Data:
● ● ● ● ● ● ●

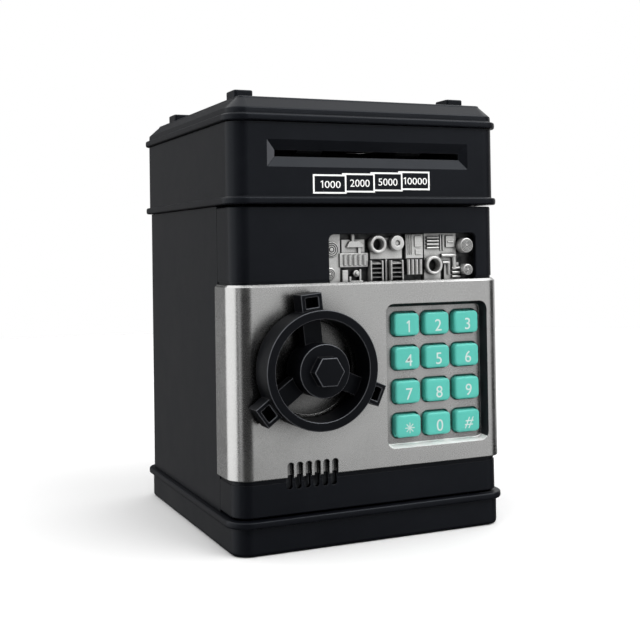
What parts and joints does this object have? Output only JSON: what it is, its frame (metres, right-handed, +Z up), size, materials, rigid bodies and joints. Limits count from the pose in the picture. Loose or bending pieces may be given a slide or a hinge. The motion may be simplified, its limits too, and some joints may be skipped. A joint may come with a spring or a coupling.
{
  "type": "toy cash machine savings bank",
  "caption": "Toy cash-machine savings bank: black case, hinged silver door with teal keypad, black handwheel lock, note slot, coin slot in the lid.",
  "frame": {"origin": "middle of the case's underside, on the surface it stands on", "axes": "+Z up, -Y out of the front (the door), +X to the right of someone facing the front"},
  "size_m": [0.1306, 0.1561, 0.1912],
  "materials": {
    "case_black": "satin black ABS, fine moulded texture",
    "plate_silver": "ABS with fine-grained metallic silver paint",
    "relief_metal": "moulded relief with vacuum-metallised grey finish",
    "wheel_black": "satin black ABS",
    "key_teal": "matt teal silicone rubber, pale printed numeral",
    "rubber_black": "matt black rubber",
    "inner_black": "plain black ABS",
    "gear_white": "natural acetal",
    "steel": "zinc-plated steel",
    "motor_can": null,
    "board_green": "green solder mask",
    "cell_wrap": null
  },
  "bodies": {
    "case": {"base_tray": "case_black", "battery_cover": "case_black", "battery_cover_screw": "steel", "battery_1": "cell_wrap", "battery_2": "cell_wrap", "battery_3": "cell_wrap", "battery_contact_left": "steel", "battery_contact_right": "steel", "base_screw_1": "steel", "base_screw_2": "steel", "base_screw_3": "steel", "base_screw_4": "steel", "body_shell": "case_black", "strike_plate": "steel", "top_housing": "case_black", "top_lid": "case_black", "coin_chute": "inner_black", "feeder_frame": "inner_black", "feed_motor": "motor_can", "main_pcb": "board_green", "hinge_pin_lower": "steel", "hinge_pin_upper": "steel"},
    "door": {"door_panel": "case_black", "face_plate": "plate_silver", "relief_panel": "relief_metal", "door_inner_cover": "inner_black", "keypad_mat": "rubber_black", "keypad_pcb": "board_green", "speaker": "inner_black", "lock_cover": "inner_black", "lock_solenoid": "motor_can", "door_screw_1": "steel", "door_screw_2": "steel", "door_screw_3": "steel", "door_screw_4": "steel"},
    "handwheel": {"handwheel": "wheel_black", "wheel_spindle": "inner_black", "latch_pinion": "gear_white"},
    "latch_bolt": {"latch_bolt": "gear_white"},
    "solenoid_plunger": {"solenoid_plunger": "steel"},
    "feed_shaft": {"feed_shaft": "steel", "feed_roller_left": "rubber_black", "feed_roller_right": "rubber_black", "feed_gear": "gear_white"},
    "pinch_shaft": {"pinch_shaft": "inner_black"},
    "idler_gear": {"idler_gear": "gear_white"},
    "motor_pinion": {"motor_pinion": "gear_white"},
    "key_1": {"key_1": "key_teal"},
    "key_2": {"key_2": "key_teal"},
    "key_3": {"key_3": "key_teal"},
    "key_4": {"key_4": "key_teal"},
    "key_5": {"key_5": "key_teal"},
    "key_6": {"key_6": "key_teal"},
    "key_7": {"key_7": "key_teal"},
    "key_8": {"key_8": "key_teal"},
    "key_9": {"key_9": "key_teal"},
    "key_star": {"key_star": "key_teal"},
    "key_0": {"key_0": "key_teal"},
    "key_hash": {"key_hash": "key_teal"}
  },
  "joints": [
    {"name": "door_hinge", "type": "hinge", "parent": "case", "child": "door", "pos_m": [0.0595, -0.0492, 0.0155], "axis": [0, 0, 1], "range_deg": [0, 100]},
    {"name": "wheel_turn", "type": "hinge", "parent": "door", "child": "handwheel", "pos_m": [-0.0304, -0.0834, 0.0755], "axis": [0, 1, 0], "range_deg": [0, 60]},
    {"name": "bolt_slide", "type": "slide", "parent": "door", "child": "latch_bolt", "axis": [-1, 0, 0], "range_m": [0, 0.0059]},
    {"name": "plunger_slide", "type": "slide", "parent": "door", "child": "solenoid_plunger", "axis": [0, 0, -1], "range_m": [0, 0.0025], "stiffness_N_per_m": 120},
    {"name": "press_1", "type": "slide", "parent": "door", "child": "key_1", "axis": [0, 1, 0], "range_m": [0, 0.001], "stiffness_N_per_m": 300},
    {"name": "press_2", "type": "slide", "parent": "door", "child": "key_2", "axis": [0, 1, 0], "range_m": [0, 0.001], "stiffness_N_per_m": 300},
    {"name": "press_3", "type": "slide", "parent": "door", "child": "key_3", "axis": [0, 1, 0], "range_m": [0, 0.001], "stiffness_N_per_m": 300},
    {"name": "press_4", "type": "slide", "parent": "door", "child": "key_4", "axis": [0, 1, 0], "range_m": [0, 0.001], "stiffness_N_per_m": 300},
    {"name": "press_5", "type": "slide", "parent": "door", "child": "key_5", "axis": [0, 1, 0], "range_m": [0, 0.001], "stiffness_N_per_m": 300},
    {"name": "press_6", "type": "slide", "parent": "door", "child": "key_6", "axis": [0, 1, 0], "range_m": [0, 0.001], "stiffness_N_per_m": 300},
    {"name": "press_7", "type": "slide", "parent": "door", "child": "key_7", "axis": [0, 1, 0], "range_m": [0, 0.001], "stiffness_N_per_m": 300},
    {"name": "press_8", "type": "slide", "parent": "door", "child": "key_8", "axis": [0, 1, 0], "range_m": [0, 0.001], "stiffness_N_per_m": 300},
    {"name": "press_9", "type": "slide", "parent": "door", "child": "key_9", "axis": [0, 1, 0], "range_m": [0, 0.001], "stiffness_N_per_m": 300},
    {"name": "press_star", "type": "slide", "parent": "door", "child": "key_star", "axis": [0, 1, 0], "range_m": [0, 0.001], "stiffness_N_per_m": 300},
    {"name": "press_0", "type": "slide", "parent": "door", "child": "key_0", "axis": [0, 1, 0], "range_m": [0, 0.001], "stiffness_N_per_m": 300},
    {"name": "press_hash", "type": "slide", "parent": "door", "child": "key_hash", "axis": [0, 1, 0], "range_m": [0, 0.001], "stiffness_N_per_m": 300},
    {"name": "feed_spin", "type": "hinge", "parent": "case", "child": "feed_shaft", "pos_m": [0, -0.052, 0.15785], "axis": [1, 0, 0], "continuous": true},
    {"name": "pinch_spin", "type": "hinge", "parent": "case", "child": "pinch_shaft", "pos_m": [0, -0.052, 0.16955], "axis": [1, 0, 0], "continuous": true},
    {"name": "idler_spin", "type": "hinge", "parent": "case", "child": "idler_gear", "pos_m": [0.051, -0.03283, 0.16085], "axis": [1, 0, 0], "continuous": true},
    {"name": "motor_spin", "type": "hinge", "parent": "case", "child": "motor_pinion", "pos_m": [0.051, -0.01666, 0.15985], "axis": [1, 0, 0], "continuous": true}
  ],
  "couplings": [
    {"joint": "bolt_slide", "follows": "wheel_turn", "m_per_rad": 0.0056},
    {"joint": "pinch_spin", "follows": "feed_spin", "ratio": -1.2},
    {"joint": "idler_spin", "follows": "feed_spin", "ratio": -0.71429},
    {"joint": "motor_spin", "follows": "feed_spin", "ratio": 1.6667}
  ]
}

● ● ● ● ● ● ●

What you have to do: Restate the listing above word for word.

Finished task:
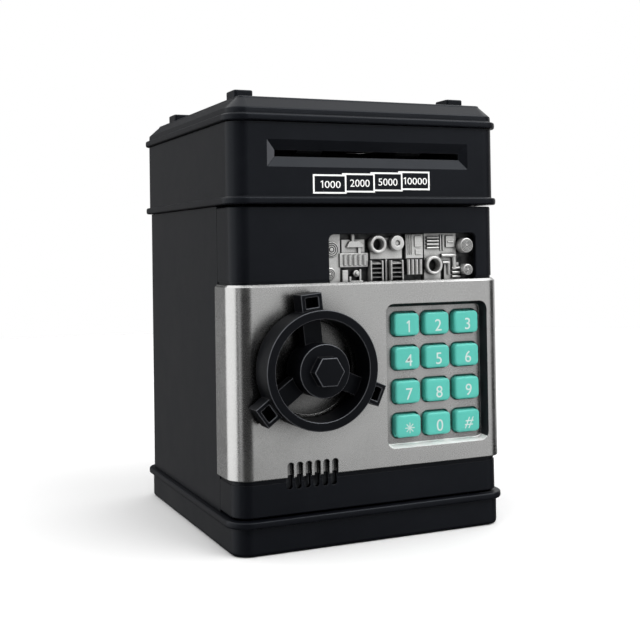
What parts and joints does this object have? Output only JSON: what it is, its frame (metres, right-handed, +Z up), size, materials, rigid bodies and joints. Limits count from the pose in the picture. Loose or bending pieces may be given a slide or a hinge. The motion may be simplified, its limits too, and some joints may be skipped. A joint may come with a spring or a coupling.
{
  "type": "toy cash machine savings bank",
  "caption": "Toy cash-machine savings bank: black case, hinged silver door with teal keypad, black handwheel lock, note slot, coin slot in the lid.",
  "frame": {"origin": "middle of the case's underside, on the surface it stands on", "axes": "+Z up, -Y out of the front (the door), +X to the right of someone facing the front"},
  "size_m": [0.1306, 0.1561, 0.1912],
  "materials": {
    "case_black": "satin black ABS, fine moulded texture",
    "plate_silver": "ABS with fine-grained metallic silver paint",
    "relief_metal": "moulded relief with vacuum-metallised grey finish",
    "wheel_black": "satin black ABS",
    "key_teal": "matt teal silicone rubber, pale printed numeral",
    "rubber_black": "matt black rubber",
    "inner_black": "plain black ABS",
    "gear_white": "natural acetal",
    "steel": "zinc-plated steel",
    "motor_can": null,
    "board_green": "green solder mask",
    "cell_wrap": null
  },
  "bodies": {
    "case": {"base_tray": "case_black", "battery_cover": "case_black", "battery_cover_screw": "steel", "battery_1": "cell_wrap", "battery_2": "cell_wrap", "battery_3": "cell_wrap", "battery_contact_left": "steel", "battery_contact_right": "steel", "base_screw_1": "steel", "base_screw_2": "steel", "base_screw_3": "steel", "base_screw_4": "steel", "body_shell": "case_black", "strike_plate": "steel", "top_housing": "case_black", "top_lid": "case_black", "coin_chute": "inner_black", "feeder_frame": "inner_black", "feed_motor": "motor_can", "main_pcb": "board_green", "hinge_pin_lower": "steel", "hinge_pin_upper": "steel"},
    "door": {"door_panel": "case_black", "face_plate": "plate_silver", "relief_panel": "relief_metal", "door_inner_cover": "inner_black", "keypad_mat": "rubber_black", "keypad_pcb": "board_green", "speaker": "inner_black", "lock_cover": "inner_black", "lock_solenoid": "motor_can", "door_screw_1": "steel", "door_screw_2": "steel", "door_screw_3": "steel", "door_screw_4": "steel"},
    "handwheel": {"handwheel": "wheel_black", "wheel_spindle": "inner_black", "latch_pinion": "gear_white"},
    "latch_bolt": {"latch_bolt": "gear_white"},
    "solenoid_plunger": {"solenoid_plunger": "steel"},
    "feed_shaft": {"feed_shaft": "steel", "feed_roller_left": "rubber_black", "feed_roller_right": "rubber_black", "feed_gear": "gear_white"},
    "pinch_shaft": {"pinch_shaft": "inner_black"},
    "idler_gear": {"idler_gear": "gear_white"},
    "motor_pinion": {"motor_pinion": "gear_white"},
    "key_1": {"key_1": "key_teal"},
    "key_2": {"key_2": "key_teal"},
    "key_3": {"key_3": "key_teal"},
    "key_4": {"key_4": "key_teal"},
    "key_5": {"key_5": "key_teal"},
    "key_6": {"key_6": "key_teal"},
    "key_7": {"key_7": "key_teal"},
    "key_8": {"key_8": "key_teal"},
    "key_9": {"key_9": "key_teal"},
    "key_star": {"key_star": "key_teal"},
    "key_0": {"key_0": "key_teal"},
    "key_hash": {"key_hash": "key_teal"}
  },
  "joints": [
    {"name": "door_hinge", "type": "hinge", "parent": "case", "child": "door", "pos_m": [0.0595, -0.0492, 0.0155], "axis": [0, 0, 1], "range_deg": [0, 100]},
    {"name": "wheel_turn", "type": "hinge", "parent": "door", "child": "handwheel", "pos_m": [-0.0304, -0.0834, 0.0755], "axis": [0, 1, 0], "range_deg": [0, 60]},
    {"name": "bolt_slide", "type": "slide", "parent": "door", "child": "latch_bolt", "axis": [-1, 0, 0], "range_m": [0, 0.0059]},
    {"name": "plunger_slide", "type": "slide", "parent": "door", "child": "solenoid_plunger", "axis": [0, 0, -1], "range_m": [0, 0.0025], "stiffness_N_per_m": 120},
    {"name": "press_1", "type": "slide", "parent": "door", "child": "key_1", "axis": [0, 1, 0], "range_m": [0, 0.001], "stiffness_N_per_m": 300},
    {"name": "press_2", "type": "slide", "parent": "door", "child": "key_2", "axis": [0, 1, 0], "range_m": [0, 0.001], "stiffness_N_per_m": 300},
    {"name": "press_3", "type": "slide", "parent": "door", "child": "key_3", "axis": [0, 1, 0], "range_m": [0, 0.001], "stiffness_N_per_m": 300},
    {"name": "press_4", "type": "slide", "parent": "door", "child": "key_4", "axis": [0, 1, 0], "range_m": [0, 0.001], "stiffness_N_per_m": 300},
    {"name": "press_5", "type": "slide", "parent": "door", "child": "key_5", "axis": [0, 1, 0], "range_m": [0, 0.001], "stiffness_N_per_m": 300},
    {"name": "press_6", "type": "slide", "parent": "door", "child": "key_6", "axis": [0, 1, 0], "range_m": [0, 0.001], "stiffness_N_per_m": 300},
    {"name": "press_7", "type": "slide", "parent": "door", "child": "key_7", "axis": [0, 1, 0], "range_m": [0, 0.001], "stiffness_N_per_m": 300},
    {"name": "press_8", "type": "slide", "parent": "door", "child": "key_8", "axis": [0, 1, 0], "range_m": [0, 0.001], "stiffness_N_per_m": 300},
    {"name": "press_9", "type": "slide", "parent": "door", "child": "key_9", "axis": [0, 1, 0], "range_m": [0, 0.001], "stiffness_N_per_m": 300},
    {"name": "press_star", "type": "slide", "parent": "door", "child": "key_star", "axis": [0, 1, 0], "range_m": [0, 0.001], "stiffness_N_per_m": 300},
    {"name": "press_0", "type": "slide", "parent": "door", "child": "key_0", "axis": [0, 1, 0], "range_m": [0, 0.001], "stiffness_N_per_m": 300},
    {"name": "press_hash", "type": "slide", "parent": "door", "child": "key_hash", "axis": [0, 1, 0], "range_m": [0, 0.001], "stiffness_N_per_m": 300},
    {"name": "feed_spin", "type": "hinge", "parent": "case", "child": "feed_shaft", "pos_m": [0, -0.052, 0.15785], "axis": [1, 0, 0], "continuous": true},
    {"name": "pinch_spin", "type": "hinge", "parent": "case", "child": "pinch_shaft", "pos_m": [0, -0.052, 0.16955], "axis": [1, 0, 0], "continuous": true},
    {"name": "idler_spin", "type": "hinge", "parent": "case", "child": "idler_gear", "pos_m": [0.051, -0.03283, 0.16085], "axis": [1, 0, 0], "continuous": true},
    {"name": "motor_spin", "type": "hinge", "parent": "case", "child": "motor_pinion", "pos_m": [0.051, -0.01666, 0.15985], "axis": [1, 0, 0], "continuous": true}
  ],
  "couplings": [
    {"joint": "bolt_slide", "follows": "wheel_turn", "m_per_rad": 0.0056},
    {"joint": "pinch_spin", "follows": "feed_spin", "ratio": -1.2},
    {"joint": "idler_spin", "follows": "feed_spin", "ratio": -0.71429},
    {"joint": "motor_spin", "follows": "feed_spin", "ratio": 1.6667}
  ]
}